I don't class myself as such. He has yet to convince me that he possesses all the qualities his admirers assign to him, but his nationality doesn't offend me. I'm a Welshman, and if I can put up with a Kiwi managing our rugby team I can certainly tolerate a Swede in charge of the English football side. The anti-Venables faction will, no doubt, be awaiting the season with unexpected eagerness because they want to see the Venables coaching reputation crushed once and for all.

No opportunity has been lost in certain newspapers over the past week to question his credentials. When they haven't been outlining his previous form as a businessman they've been picking over his coaching achievement with a pair of sterilised tongs and condemning with faint praise or even no praise at all.

That's why I think Venables' decision to re-enter the fray is highly courageous. Whatever the quality of the squad he inherits, transforming Leeds into a trophy-winning team in the small timescale he will be allowed is a huge task. The prospect of watching him try is enough of a reason to want the season to hurry up. It does no harm that there are other considerations over which to mull.

His presence on the active scene will do nothing to relieve the pressure on Eriksson's tenure at the England helm. Indeed, it is interesting to note that for the very first time no fewer than five Premiership clubs are now in the charge of former England managers: Venables, Sir Bobby Robson at Newcastle, Kevin Keegan at Manchester City, Graham Taylor at Aston Villa and Glenn Hoddle at Spurs.

Not for one minute do I suggest that Eriksson will get anything but the fullest co-operation from each one – even though he is enjoying a measure of control and a security of tenure that none of them experienced.

Another appealing part of Venables' bravery is that he was so willing to step out of that most comfortable of chairs in which sits the television pundit.

The World Cup put a wide range of sages on parade. Deciding who was best is a personal preference, but I'm inclined to agree that Venables offered the most accurate and persuasive opinions.

It was a job he could have continued for years to come, and every proclamation would have confirmed his reputation as an expert. Now that reputation will depend solely on the efforts of those he sends out to do battle for Leeds. Two of his fellow veteran World Cup pundits, Robson and Taylor, are already embroiled in the action.
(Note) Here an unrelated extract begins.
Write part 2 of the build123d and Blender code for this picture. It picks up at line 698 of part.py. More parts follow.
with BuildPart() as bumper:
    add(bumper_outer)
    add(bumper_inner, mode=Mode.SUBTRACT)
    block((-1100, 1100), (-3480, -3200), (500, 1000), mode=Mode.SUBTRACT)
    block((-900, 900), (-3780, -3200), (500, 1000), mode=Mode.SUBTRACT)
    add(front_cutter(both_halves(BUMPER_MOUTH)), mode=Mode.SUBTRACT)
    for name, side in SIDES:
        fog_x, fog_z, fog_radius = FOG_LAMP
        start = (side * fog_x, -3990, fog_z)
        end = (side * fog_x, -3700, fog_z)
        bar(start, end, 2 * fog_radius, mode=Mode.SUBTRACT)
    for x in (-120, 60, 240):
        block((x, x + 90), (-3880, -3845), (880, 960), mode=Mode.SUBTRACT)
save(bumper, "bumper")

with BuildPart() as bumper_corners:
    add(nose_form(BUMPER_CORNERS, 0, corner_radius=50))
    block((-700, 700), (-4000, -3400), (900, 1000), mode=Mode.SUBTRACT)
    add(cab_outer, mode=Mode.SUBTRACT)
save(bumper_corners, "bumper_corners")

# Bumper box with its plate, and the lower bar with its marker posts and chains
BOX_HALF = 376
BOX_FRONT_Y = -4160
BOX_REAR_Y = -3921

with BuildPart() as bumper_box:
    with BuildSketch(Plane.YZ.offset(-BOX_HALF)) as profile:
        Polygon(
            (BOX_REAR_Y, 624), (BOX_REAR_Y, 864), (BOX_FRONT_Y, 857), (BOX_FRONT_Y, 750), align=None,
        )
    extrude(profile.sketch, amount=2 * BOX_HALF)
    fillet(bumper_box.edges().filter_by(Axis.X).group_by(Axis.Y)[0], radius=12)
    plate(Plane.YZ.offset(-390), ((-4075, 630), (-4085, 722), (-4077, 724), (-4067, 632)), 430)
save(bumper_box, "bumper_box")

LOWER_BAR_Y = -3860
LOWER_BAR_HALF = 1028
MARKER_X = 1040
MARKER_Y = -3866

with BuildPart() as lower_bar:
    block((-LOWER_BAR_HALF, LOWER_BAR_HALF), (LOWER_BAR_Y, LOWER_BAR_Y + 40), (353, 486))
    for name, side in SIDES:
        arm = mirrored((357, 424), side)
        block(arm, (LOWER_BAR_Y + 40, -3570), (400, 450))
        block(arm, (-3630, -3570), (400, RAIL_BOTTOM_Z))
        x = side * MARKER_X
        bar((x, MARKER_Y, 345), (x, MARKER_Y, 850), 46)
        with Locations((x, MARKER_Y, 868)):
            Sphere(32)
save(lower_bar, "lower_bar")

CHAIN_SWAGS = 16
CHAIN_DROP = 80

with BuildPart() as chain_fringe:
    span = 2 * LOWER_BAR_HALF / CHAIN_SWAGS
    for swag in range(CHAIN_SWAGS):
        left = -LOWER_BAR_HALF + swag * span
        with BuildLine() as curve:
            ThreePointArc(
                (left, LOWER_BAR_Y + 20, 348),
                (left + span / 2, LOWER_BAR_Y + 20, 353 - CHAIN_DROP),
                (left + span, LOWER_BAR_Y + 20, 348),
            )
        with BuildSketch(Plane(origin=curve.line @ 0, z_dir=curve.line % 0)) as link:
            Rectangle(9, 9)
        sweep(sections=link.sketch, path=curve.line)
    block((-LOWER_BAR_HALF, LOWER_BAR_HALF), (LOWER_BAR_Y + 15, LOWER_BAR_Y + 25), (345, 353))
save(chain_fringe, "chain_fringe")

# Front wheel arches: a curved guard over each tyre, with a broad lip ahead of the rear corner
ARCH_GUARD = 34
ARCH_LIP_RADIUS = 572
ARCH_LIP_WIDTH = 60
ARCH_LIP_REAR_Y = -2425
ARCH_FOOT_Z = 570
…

Venables' decision to join them adds an enthralling extra dimension to the drama.

Trevor deserves better

"Slack, slovenly and supine" – this alliterative insult was not used to describe England's second-half performance against Brazil nor, indeed, to sum up the support sport has received from successive governments over the years. The words were part of a report issued last week by the all-party House of Commons Select Committee on Culture, Media and Sport and were aimed at Sport England's performance in monitoring the progress of the Wembley Stadium project.

This is the fifth report in three years that MPs have made on Wembley, and on each occasion it has been a case of being wise after the non-event. Why they have come up with another when we are at last in sight of a start on the new Wembley is difficult to judge. But this time they have shouldered aside all others whose incompetence has made a valid contribution to the mess and singled out Sport England to be made the scapegoat.
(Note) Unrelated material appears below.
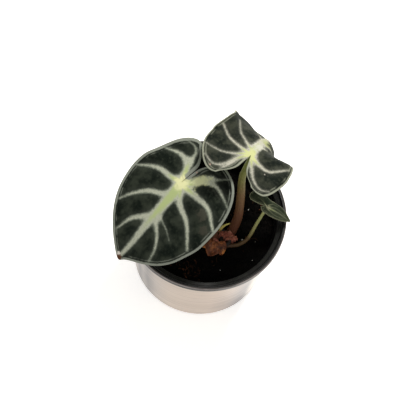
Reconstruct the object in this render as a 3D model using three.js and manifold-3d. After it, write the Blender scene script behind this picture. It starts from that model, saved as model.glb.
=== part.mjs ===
// A small potted alocasia: three leaves on a short crown, in a black nursery pot inside a steel outer pot.
// Units are millimetres and +Z is up. The origin is the centre of the steel pot's flat underside.
// The side that is seen in front faces -Y.

import * as THREE from 'three';
import { mergeVertices } from 'three/addons/utils/BufferGeometryUtils.js';
import Module from 'manifold-3d';

const wasm = await Module();
wasm.setup();

// Driving dimensions

const CLEARANCE = 0.3;
const POT_SIDES = 48;
const RIM_TOP = 74;

const STEEL = { baseRadius: 45.7, topRadius: 49.2, topZ: 70.6, wall: 0.8, heel: 3, chamfer: 0.3 };

const NURSERY = {
  rimRadius: 53,
  mouthRadius: 50.6,
  skirt: 4,
  skin: 1,
  rounding: 0.6,
  seatZ: 71,
  shoulderZ: 65.5,
  shoulderRadius: 47.4,
  baseRadius: 38,
  baseZ: 5,
  drainHoles: 6,
  drainRadius: 4,
  drainRing: 27,
  drainSides: 16,
};

// The soil heaves a little about its level, in broad waves and in fine ones.
// Its side follows the pot's wall with a gap, up to a little below the level.
const SOIL = {
  level: 60.5,
  gap: 0.45,
  sideTop: 57.5,
  edgeZ: 58.5,
  rings: 9,
  shift: 7,
  broad: { height: 0.8, across: 0.16, along: 0.19 },
  fine: { height: 0.65, across: 0.53, along: 0.31 },
};

const CORM = { x: 13, y: -11.5, radius: 8, bottom: 44, top: 66, sides: 16, bands: 10 };

// Papery scales round the crown, each from an inner to an outer [radius, z], as wide as halfWidth and
// turned towards an angle. The old ones have fallen outwards and the young ones stand round the stalks.

const OLD_SCALES = {
  centre: [11, -13],
  list: [
    { towards: -112, halfWidth: 7.6, inner: [3, 66.2], outer: [12, 61.2], arch: 1.4 },
    { towards: -150, halfWidth: 5.4, inner: [3, 65.6], outer: [11.4, 61.8], arch: 1 },
    { towards: -66, halfWidth: 5, inner: [3, 65.4], outer: [10, 62.2], arch: 1 },
  ],
};

const YOUNG_SCALES = {
  centre: [14.6, -10.6],
  collar: { radius: 4.7, bottom: 61.5, top: 67, sides: 16 },
  list: [
    { towards: 176, halfWidth: 4.2, inner: [4.6, 63], outer: [8.4, 69.8], arch: 0.6 },
    { towards: -6, halfWidth: 4.6, inner: [4.6, 63], outer: [9.8, 68.2], arch: 0.8 },
    { towards: -66, halfWidth: 4.4, inner: [4.6, 63], outer: [7.8, 67.2], arch: 0.6 },
    { towards: -118, halfWidth: 3.8, inner: [4.6, 63], outer: [6.8, 67.6], arch: 0.5 },
    { towards: 118, halfWidth: 3.6, inner: [4.6, 63], outer: [6, 71], arch: 0.5 },
  ],
};

const SCALE = { skin: 0.9, rows: 4, columns: 4, point: 0.1, taper: 2.4 };

// Each leaf: heading, pitch and roll turn its midrib, the margin gives the distance from the sinus in
// each direction off the midrib, and the droop gives how tightly the blade bends down in that direction.

const LARGE_LEAF = {
  sinus: [-18.5, 0.9, 110],
  heading: -124,
  pitch: -20,
  roll: 2,
  margin: [
    [-165.5, 27.2], [-156, 29.2], [-134, 28.5], [-117, 27.9], [-101, 28.6], [-88, 31.2], [-72, 34.6],
    [-55, 38.7], [-37, 44.8], [-22, 51.4], [-10, 58], [-4, 62], [0, 64], [3, 61.4], [8, 59],
    [17, 56.4], [25, 54.2], [34, 51], [44, 47], [56, 43.6], [69, 39.8], [84, 37], [99, 35.5],
    [113, 34.4], [127, 32.8], [140, 30.4], [150, 28.2], [157, 25.8],
  ],
  slit: [-187.5, 169.5],
  droop: [[0, 0.006], [60, 0.005], [150, 0.004], [210, 0.004], [300, 0.005]],
  wave: 0.5,
  rays: 33,
  steps: 8,
  veinWidth: 3.4,
};

const MEDIUM_LEAF = {
  sinus: [20.4, 19.9, 126],
  heading: 65,
  pitch: -6,
  roll: -2,
  margin: [
    [-147, 22], [-138, 26.4], [-130, 28.6], [-111, 28], [-97, 28], [-82, 27.6], [-66, 28.2],
    [-50, 32], [-35, 37], [-25, 41], [-16, 43.6], [-7, 46.6], [0, 50], [7, 46.6], [16, 44], [25, 42],
    [34, 40], [43, 38.7], [47, 36.8], [53, 34], [62, 32.5], [76, 32.3], [85, 31.3], [102, 31],
    [119, 30.1], [136, 29.1], [146, 27.6], [154, 24.8],
  ],
  slit: [-163, 170],
  droop: [
    [0, 0.033], [10, 0.033], [20, 0.03], [34, 0.02], [43, 0.012], [52, 0.004], [60, 0.005],
    [75, 0.008], [100, 0.006], [160, 0.006], [200, 0.008], [250, 0.006], [285, 0.008], [300, 0.02],
    [312, 0.042], [330, 0.054], [347, 0.042],
  ],
  wave: 0.4,
  rays: 33,
  steps: 8,
  veinWidth: 2.9,
};

const SMALL_LEAF = {
  sinus: [37.8, 7.1, 84],
  heading: -12,
  pitch: -18,
  roll: 0,
  margin: [
    [-160, 4.4], [-120, 4.4], [-90, 4.4], [-67, 4.7], [-42, 6.8], [-24, 9.8], [-12, 13.8], [-4, 17.2],
    [0, 19], [5, 17.4], [10, 15.6], [20, 13.2], [33, 10.6], [52, 7.6], [79, 6.2], [110, 7.6],
    [135, 11.4], [150, 14.2], [162, 14.8], [170, 13],
  ],
  slit: [-170, 178],
  droop: [[0, 0.01], [90, 0.04], [150, 0.02], [210, 0.02], [270, 0.05]],
  wave: 0.2,
  rays: 21,
  steps: 5,
  veinWidth: 1.3,
};

// The rays crowd towards the tip. From turnStart outwards they give up their swing to the slit, which
// reaches turnSpan degrees in from the end of each lobe. The margin has so many ripples in a full turn.
// The powers say how late along a ray the ripples rise, the edge thins and the ribs die out.
const BLADE = {
  thickness: 1,
  edgeThickness: 0.8,
  channel: 0.3,
  rib: 0.9,
  ribSpread: 0.6,
  crowd: 1.15,
  turnStart: 0.4,
  turnSpan: 70,
  ripples: 7,
  ripplePower: 3,
  edgePower: 4,
  ribPower: 6,
};

// Main veins, in millimetres on the flat blade: x runs from the sinus to the tip, y to the left of it.
// Each is a smooth line through its points, worked out at VEIN_POINTS places.
const VEIN_POINTS = 16;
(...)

My colleague Alan Hubbard has been keeping a much closer watch on the behind-the-scenes machinations of this long and sorry affair and reports accordingly on Page 2.

I just have two points to add. Trevor Brooking does not deserve to carry the Wembley can into his retirement as chairman of Sport England after the Commonwealth Games. When it comes to openness and integrity, the choice between Brooking and many of the other characters who have been involved in the various stages of the farce wouldn't detain anyone for long.

The major point the politicians never tire of repeating is the £120 million of Lottery money that Sport England initially allocated to Wembley, chiefly for the purpose of acquiring the site.

This is constantly referred to as a waste of public money, but if a stadium is to be at Wembley then this was necessary expenditure, and demands that it should be returned are nonsense.

The argument is that football is a rich enough game and doesn't deserve Lottery funding. But the stadium is not being built for the players, nor for millionaire chairmen, but to allow fans to sit in comfort to watch their national team. Since football supporters form by far the country's largest sporting audience and get neither subsidy nor sympathy from anyone, they are surely entitled to the benefit of Lottery proceeds to which they are probably the biggest contributors.

That this right should be challenged by representatives of a House renowned for finding drains down which to pour our money – please don't make me mention the Millennium Dome – is colossal impudence. They have a nerve even to comment on sport.

One day some literary genius will create the right phrase to sum up the contribution that Parliament has made to the sporting life of this nation. Slack, slovenly and supine will come nowhere near it.